Nach Eingang eines Antrags muss der MDK innerhalb von fünf Wochen einen Termin für die Begutachtung ansetzen. Der Brief kam nach fünf Wochen minus einem Tag… und informierte mich darüber, dass der Gutachter kommen wollte… in die Wohnung meiner Mutter!
Ich konnte mich nicht wirklich an das Kreuz auf dem Formular erinnern, aber sehr gut daran, dass ich dort die neue Adresse meiner Mutter, nämlich das Seniorenheim, angegeben hatte. Weil dieser Umzug ja schließlich irgendwie der Grund meiner Antragstellung war.
Ich rief also beim MDK an, natürlich in Schleswig-Holstein, wo meine Mutter ja ihre Wohnung hatte, und erklärte die Problematik. Nämlich, dass meine Mutter – mittlerweile auch fest und nicht mehr probewohnenderweise – im Seniorenheim sei, und zwar in Hamburg, das ja bekanntlich nicht in Schleswig-Holstein liegt.
„Ach“, sagte die freundliche Mitarbeiterin, „da hat bei der Pflegekasse wohl jemand nicht aufgepasst. Na ja, ich leite den Antrag weiter an den MDK in Hamburg, der sich dann mit einem neuen Termin bei Ihnen melden wird.“
Nach diesem Telefonat passierte dann erstmal einige Wochen lang gar nichts. Ich hatte auch keine Lust, bei der Pflegekasse anzurufen und jemanden zu beschimpfen. Ich trank einfach einen weiteren Schnaps. Stündlich. Ich hatte auch so genug zu tun und meine Mutter, die sich nur schwer mit ihrer neuen Situation anfreunden konnte, beanspruchte nach wie vor einen großen Teil meiner Aufmerksamkeit.
Auch im Heim merkten die Mitarbeiter schnell, dass meine Mutter sehr viel Aufmerksamkeit brauchte und es dauerte gar nicht lange, bis Vermutungen geäußert wurden, dass sie vielleicht doch auch mit einem Pflegegrad 3 richtig bedient sein könnte.
Ach, dachte ich, dann ist es ja sehr vorausschauend von mir, dass ich den schon beantragt habe.

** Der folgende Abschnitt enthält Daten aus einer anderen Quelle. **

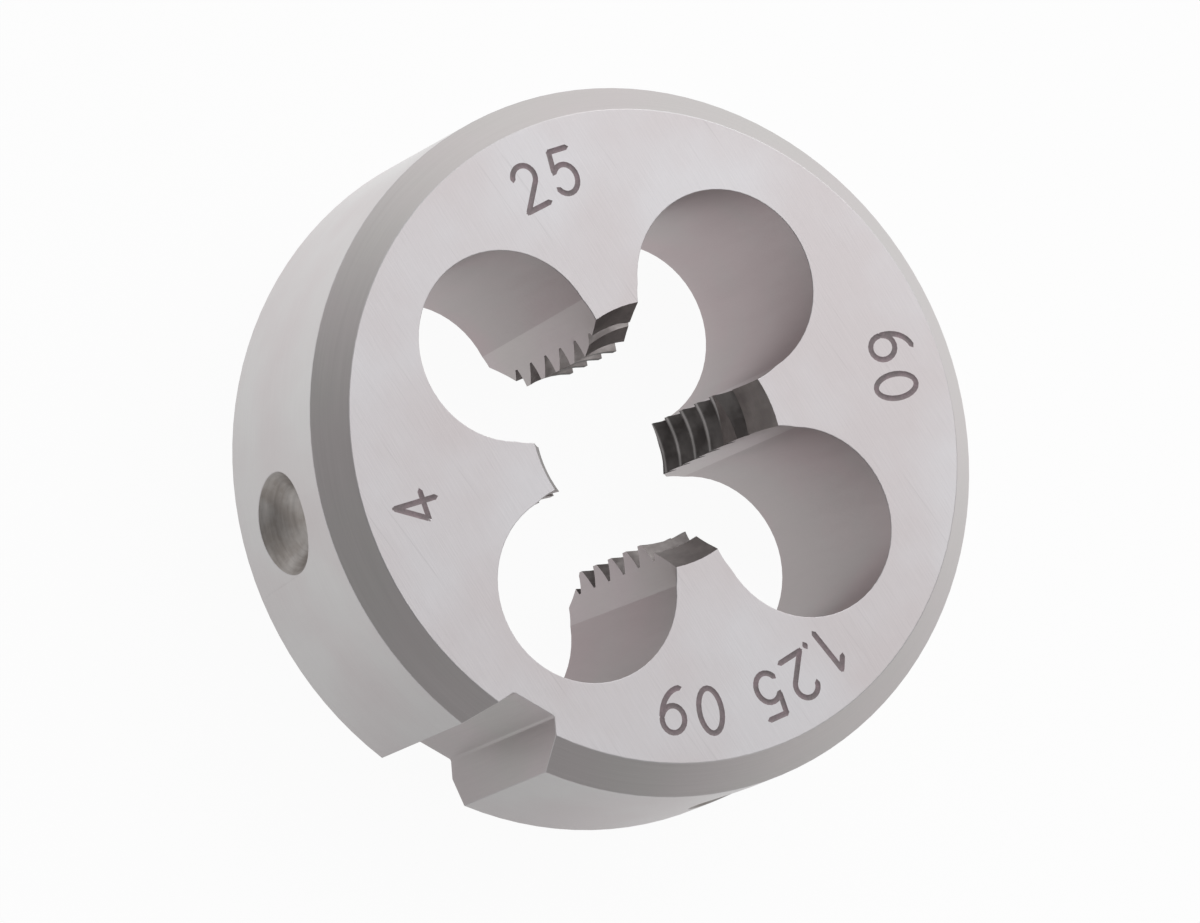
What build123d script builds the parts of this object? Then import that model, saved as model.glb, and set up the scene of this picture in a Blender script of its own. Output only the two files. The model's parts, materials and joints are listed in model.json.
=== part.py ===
from build123d import *

import os
from math import ceil, cos, radians, sin, tan

# A round threading die for an M8 coarse thread, in millimetres. It lies on its back face, which is
# the plane z = 0, and its front face looks up along +Z. The thread's axis is the Z axis.

# Body: the chamfered disc
body_diameter = 25.0
body_thickness = 9.0
chamfer_width = 1.0
front_chamfer_depth = 1.1
back_chamfer_depth = 0.85

# Thread: right-handed, with the depth of the basic 60 degree profile, and ground outside it by
# thread_clearance. A crest passes +X at crest_height.
thread_diameter = 8.0
thread_clearance = 0.16
thread_pitch = 1.25
thread_angle = 60.0
crest_height = 0.87

# Flutes: four round holes that carry the chips away and leave four lands between them
land_count = 4
flute_radius = 3.35
flute_centre_reach = 6.16

# Rakes: a cone ground into each flute, further in, which leaves the flanks of the lands hollow. It is
# a little wider at the front face than at the back.
rake_radius = 3.07
rake_back_radius = 3.03
rake_centre_reach = 5.5

# Lead: a cone at each face cuts the first teeth back, and is relieved behind the cutting edge
lead_radius = 4.6
lead_angle = 29.0
relief_shift = 0.52

# Adjusting groove: across the rim, in line with one flute
groove_floor_width = 1.66
groove_floor_reach = 10.85
groove_angle = 60.0
groove_corner_radius = 0.15

# Screw recesses: a conical one in the rim on each side of the groove
recess_diameter = 3.9
recess_angle = 90.0
recess_turn = 49.5
recess_height = 4.4

# Cutters run past what they cut by this much
overrun = 1.0

# Sizes that follow from those above
body_radius = body_diameter / 2
flute_turn = 360 / land_count / 2
groove_turn = 180 + flute_turn
major_radius = thread_diameter / 2 + thread_clearance
flank_slope = tan(radians(thread_angle / 2))
crest_width = thread_pitch / 4
root_width = thread_pitch / 8
minor_radius = major_radius - (thread_pitch - crest_width - root_width) / 2 / flank_slope
rake_slope = (rake_radius - rake_back_radius) / body_thickness


def polar(reach, turn):
    """The point at this distance from the thread's axis, this many degrees round from +X."""
    return Vector(reach * cos(radians(turn)), reach * sin(radians(turn)))


# Blank: the half section of the disc, turned about the thread's axis
with BuildPart() as blank:
    with BuildSketch(Plane.XZ):
        with BuildLine():
            Polyline(
                (0, 0),
                (body_radius - chamfer_width, 0),
                (body_radius, back_chamfer_depth),
                (body_radius, body_thickness - front_chamfer_depth),
                (body_radius - chamfer_width, body_thickness),
                (0, body_thickness),
                close=True,
            )
        make_face()
    revolve(axis=Axis.Z)

# Clover: the opening from face to face, made of the bore, the flutes and the rakes
with BuildPart() as clover:
    with BuildSketch(Plane.XY.offset(-overrun)):
        Circle(minor_radius)
        with PolarLocations(flute_centre_reach, land_count, start_angle=flute_turn):
            Circle(flute_radius)
    extrude(amount=body_thickness + 2 * overrun)
    with Locations((0, 0, -overrun)):
        with PolarLocations(rake_centre_reach, land_count, start_angle=flute_turn):
            Cone(
                bottom_radius=rake_back_radius - rake_slope * overrun,
                top_radius=rake_radius + rake_slope * overrun,
                height=body_thickness + 2 * overrun,
                align=(Align.CENTER, Align.CENTER, Align.MIN),
            )

# Tooth space: the gap between two teeth on one land, swept along the helix from one flute to the next
space_span = flute_turn
space_inner_radius = minor_radius - root_width
space_inner_width = root_width + 2 * (major_radius - space_inner_radius) * flank_slope

with BuildPart() as tooth_space:
    with BuildLine():
        Helix(thread_pitch, thread_pitch * space_span / 360, minor_radius)
    with BuildSketch(Plane.XZ):
        with BuildLine():
            Polyline(
                (space_inner_radius, -space_inner_width / 2),
                (major_radius, -root_width / 2),
                (major_radius, root_width / 2),
                (space_inner_radius, space_inner_width / 2),
                close=True,
            )
        make_face()
    sweep(is_frenet=True)

# The thread climbs from land to land, and each land's space starts half a span before the land
space_rise = thread_pitch / land_count
space_low = crest_height - thread_pitch / 2
space_count = ceil((body_thickness - space_low) / space_rise)
tooth_spaces = []
for step in range(space_count):
    turn = step * 360 / land_count - space_span / 2
    height = space_low + thread_pitch * turn / 360
    tooth_spaces.append(Location((0, 0, height), (0, 0, turn)))

# Lead cutter: the +X land's share of the front cone. The cone's axis is shifted sideways, so that the
# cone lies nearest the thread's axis at the cutting edge and falls away behind it.
lead_slope = tan(radians(lead_angle))
lead_top_radius = lead_radius + overrun * lead_slope

with BuildPart() as lead_cutter:
    with Locations((0, -relief_shift, body_thickness + overrun)):
        Cone(
            bottom_radius=0,
            top_radius=lead_top_radius,
            height=lead_top_radius / lead_slope,
            align=(Align.CENTER, Align.CENTER, Align.MAX),
        )
    with Locations((0, 0, body_thickness)):
        Box(
            flute_centre_reach,
            2 * minor_radius * sin(radians(flute_turn)),
            2 * body_thickness,
            align=(Align.MIN, Align.CENTER, Align.CENTER),
            mode=Mode.INTERSECT,
        )

# Groove cutter: a trapezoid in plan, with rounded corners at its floor
groove_reach = body_radius + overrun - groove_floor_reach
groove_mouth_width = groove_floor_width + 2 * groove_reach * tan(radians(groove_angle / 2))

with BuildPart() as groove_cutter:
    with BuildSketch(Plane.XY.offset(-overrun).rotated((0, 0, groove_turn))) as groove_plan:
        with BuildLine():
            Polyline(
                (groove_floor_reach, -groove_floor_width / 2),
                (groove_floor_reach + groove_reach, -groove_mouth_width / 2),
                (groove_floor_reach + groove_reach, groove_mouth_width / 2),
                (groove_floor_reach, groove_floor_width / 2),
                close=True,
            )
        make_face()
        fillet(groove_plan.vertices().sort_by(Axis.X)[:2], groove_corner_radius)
    extrude(amount=body_thickness + 2 * overrun)

# The die: the blank less its opening, lead, thread, groove and recesses
recess_slope = tan(radians(recess_angle / 2))
recess_depth = recess_diameter / 2 / recess_slope

with BuildPart() as round_die:
    add(blank.part)
    add(clover.part, mode=Mode.SUBTRACT)
    with PolarLocations(0, land_count):
        add(lead_cutter.part, mode=Mode.SUBTRACT)
    with Locations(Location((0, 0, body_thickness), (180, 0, 0))):
        with PolarLocations(0, land_count):
            add(lead_cutter.part, mode=Mode.SUBTRACT)
    with Locations(*tooth_spaces):
        add(tooth_space.part, mode=Mode.SUBTRACT)
    add(groove_cutter.part, mode=Mode.SUBTRACT)
    for side in (-1, 1):
        outward = polar(1, groove_turn + side * recess_turn)
        tip = outward * (body_radius - recess_depth) + Vector(0, 0, recess_height)
        with Locations(Plane(origin=tip, z_dir=outward)):
            Cone(
                bottom_radius=0,
                top_radius=(recess_depth + overrun) * recess_slope,
                height=recess_depth + overrun,
                align=(Align.CENTER, Align.CENTER, Align.MIN),
                mode=Mode.SUBTRACT,
            )

round_die.part.label = "round_die"
print("volume", round(round_die.part.volume, 1), "faces", len(round_die.part.faces()))

os.makedirs("parts", exist_ok=True)
export_step(round_die.part, "parts/round_die.step")
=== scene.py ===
# %% [markdown]
# # A round threading die
# The object is a disc of tool steel, 25 mm across and 9 mm thick, that cuts a coarse thread on an
# 8 mm rod. Its exact solid comes from the CAD model. This lesson gives it what a solid lacks: broken
# edges, numbers marked into the face, the finish that each machine left on it, and a small studio.

# %% Load the solid
import json
from math import cos, hypot, pi, radians, sin

import bpy
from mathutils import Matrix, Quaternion, Vector

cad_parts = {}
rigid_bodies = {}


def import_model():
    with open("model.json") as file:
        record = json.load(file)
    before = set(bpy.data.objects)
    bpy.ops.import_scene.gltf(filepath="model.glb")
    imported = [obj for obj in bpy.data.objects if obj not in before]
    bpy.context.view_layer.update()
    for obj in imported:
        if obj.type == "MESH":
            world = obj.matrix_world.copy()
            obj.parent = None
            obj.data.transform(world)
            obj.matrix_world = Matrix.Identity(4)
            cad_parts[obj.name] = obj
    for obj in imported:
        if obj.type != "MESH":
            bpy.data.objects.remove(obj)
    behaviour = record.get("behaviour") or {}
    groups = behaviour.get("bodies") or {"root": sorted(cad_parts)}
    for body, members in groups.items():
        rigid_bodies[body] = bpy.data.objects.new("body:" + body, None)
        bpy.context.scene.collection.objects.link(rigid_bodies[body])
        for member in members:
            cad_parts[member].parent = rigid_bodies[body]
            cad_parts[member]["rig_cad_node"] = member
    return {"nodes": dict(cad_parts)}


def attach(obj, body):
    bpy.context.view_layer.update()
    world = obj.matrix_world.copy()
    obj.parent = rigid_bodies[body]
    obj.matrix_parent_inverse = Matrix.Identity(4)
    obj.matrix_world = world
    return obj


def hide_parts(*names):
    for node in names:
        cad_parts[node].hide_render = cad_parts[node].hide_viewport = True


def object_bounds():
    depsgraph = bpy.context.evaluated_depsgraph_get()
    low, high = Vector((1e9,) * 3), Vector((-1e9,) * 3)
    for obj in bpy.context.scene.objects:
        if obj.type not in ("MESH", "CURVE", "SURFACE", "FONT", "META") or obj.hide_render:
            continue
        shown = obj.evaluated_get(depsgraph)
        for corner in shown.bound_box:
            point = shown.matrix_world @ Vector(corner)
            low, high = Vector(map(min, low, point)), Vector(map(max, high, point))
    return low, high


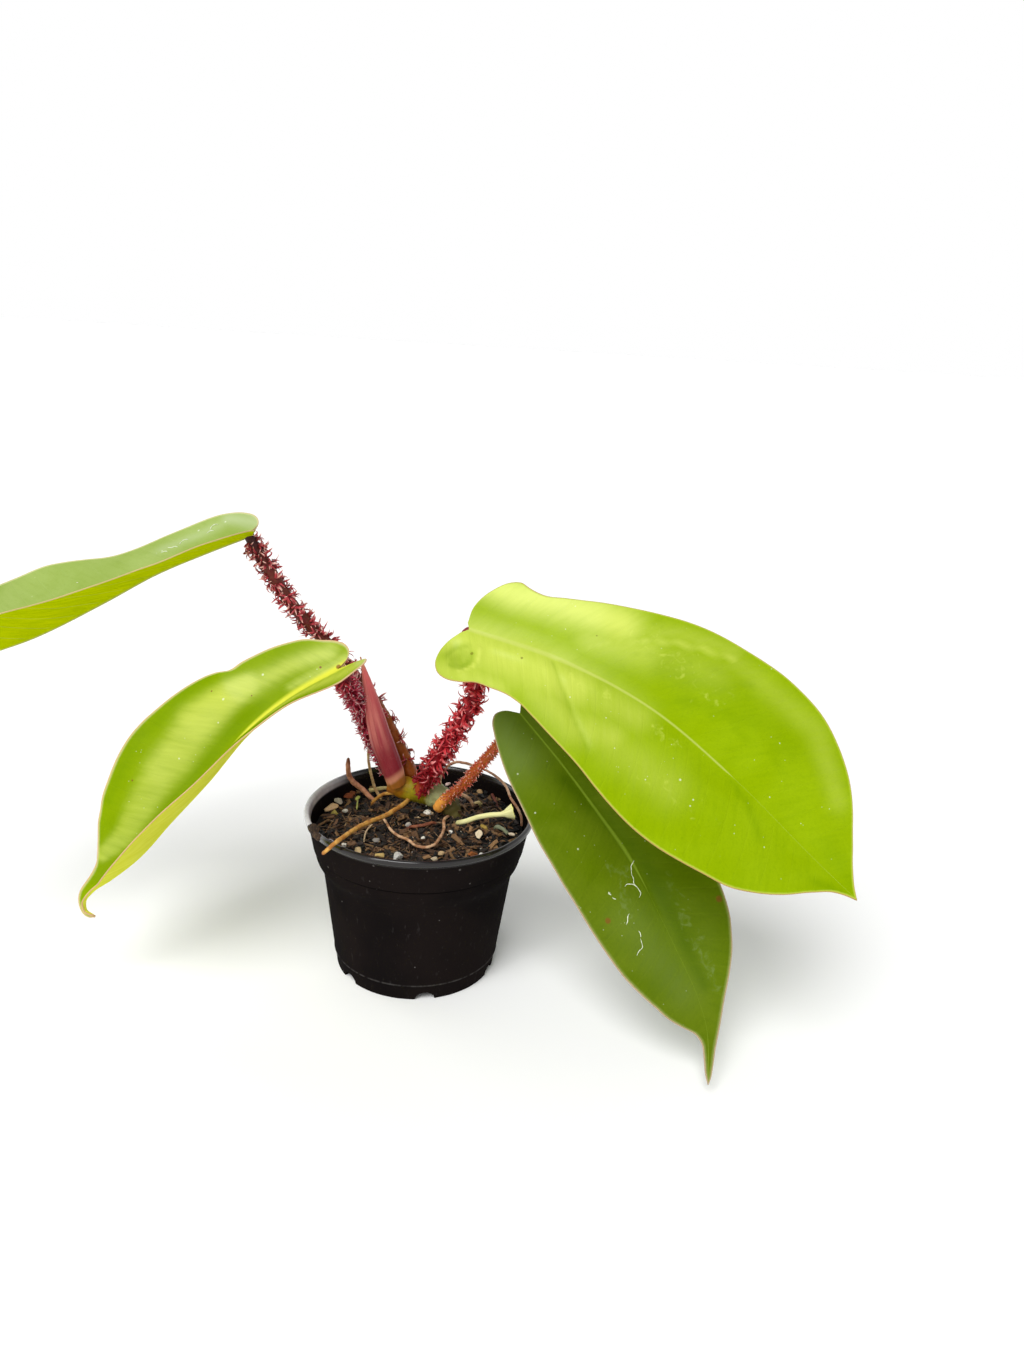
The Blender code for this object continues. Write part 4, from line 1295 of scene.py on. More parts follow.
@dataclass
class Root:
    """One aerial root, a little knotty, with a rounded tip."""

    number: int
    route: Rows
    radii: Rows
    skin: RootSkin

    TIP_LENGTH = 1.2

    def build(self) -> None:
        """Makes the root's piece."""
        tip = self.TIP_LENGTH * self.radii[-1][1] / Line(self.route).length
        last = between(self.radii, 1 - tip)
        inside = [row for row in self.radii if row[0] < 1 - tip]
        ends = [(1 - tip, last), (1 - tip * 0.4, last * 0.8), (1, last * 0.3)]
        tube = Tube(self.route, [*inside, *ends], sides=14, spacing=0.3, swell=0.1, grain=1.1)
        points, _, marks = tube.rings()
        shell = Shell()
        shell.rings(points, skin=marks)
        name = f"aerial_root_{self.number}"
        piece = shell.build(name, self.skin.material(name))
        seat(piece, "root_skin", f"root_{self.number}")


# Potting mix


class Crumb(Enum):
    """The kinds of loose pieces on the mix, as (colours, length, breadth, thickness)."""

    BARK = (((82, 55, 33), (106, 73, 44), (34, 24, 17), (142, 106, 68)), 4.6, 1.3, 0.45)
    DARK = (((10, 8, 6), (18, 14, 11), (40, 28, 20)), 2.2, 1.1, 0.7)
    STRAW = (((160, 126, 86), (126, 92, 60), (186, 152, 108)), 2.8, 0.3, 0.2)

    @property
    def colours(self) -> tuple[Colour, ...]:
        """The colours that a piece may have."""
        return self.value[0]

    @property
    def sizes(self) -> tuple[float, float, float]:
        """Its usual length, breadth and thickness."""
        return self.value[1:]


@dataclass(frozen=True)
class CrumbSkin:
    """Dull granular skin around the colour that is stored on each piece."""

    grime: Colour = (24, 17, 13)
    grime_share: float = 0.45
    roughness: float = 0.85
    level: float = 0.3

    def material(self, name: str) -> bpy.types.Material:
        """Makes the crumbs' skin.

        Args:
            name: its name.

        Returns:
            The material.
        """
        g = Graph(name)
        where = g.place()
        grain = g.clouds(where, 2.2, 5)
        fine = g.clouds(where, 7, 4)
        hue = g.node("ShaderNodeAttribute", {"attribute_name": "hue"}, output="Color")
        tone = g.mix(grain.rise(0.48, 0.72) * self.grime_share, hue, self.grime)
        tone = g.mix(fine.rise(0.5, 0.8) * 0.35, tone, self.grime)
        dull = self.roughness + (fine - 0.5) * 0.2
        return g.finish(tone, dull, self.level, g.relief(grain + fine * 0.6, 0.3))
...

Wirklich!
Noch mehrere Wochen (in Worten: weit mehr als fünf) passierte nichts außer Schnapstrinken (bei mir) und Schwierigkeiten beim Einleben (bei meiner Mutter). Dann erreichte mich tatsächlich ein weiterer Brief des MDK, diesmal von der Hamburger Dependance, und tatsächlich wurde ein Besuch im Heim angekündigt. Natürlich an einem Tag, an dem sowohl ich wie auch meine Mutter schon diverse andere, lange im Voraus geplante Termine, im Kalender standen, teilweise sogar dieselben Termine. Ich verschob, delegierte und ignorierte, dass es eine Freude war, um sicherzustellen, dass ich bei der Begutachtung anwesend sein kann.
Der Termin fand nun gestern statt. Der Gutachter kam, begutachtete und ging. Keine besonderen Vorkommnisse. Sein Gutachten schickt der Gutachter mit elektronischer Post an die Pflegekasse – so hat er das meiner Mutter erklärt – und die wiederum wird uns dann über die Ergebnisse in Kenntnis setzen. Falls sie den Brief nicht an die ehemalige Wohnung meiner Mutter adressiert, die dann nicht mehr die Wohnung meiner Mutter sein wird. Bis dahin werde ich einfach Schnaps trinken. Vielleicht rufe ich die Pflegekasse, falls ich in ein paar Wochen noch nichts Schriftliches erhalten habe, mal an und frage nach. Aber auch dafür sollte ich vorher unbedingt Schnaps trinken, glaube ich. Prost.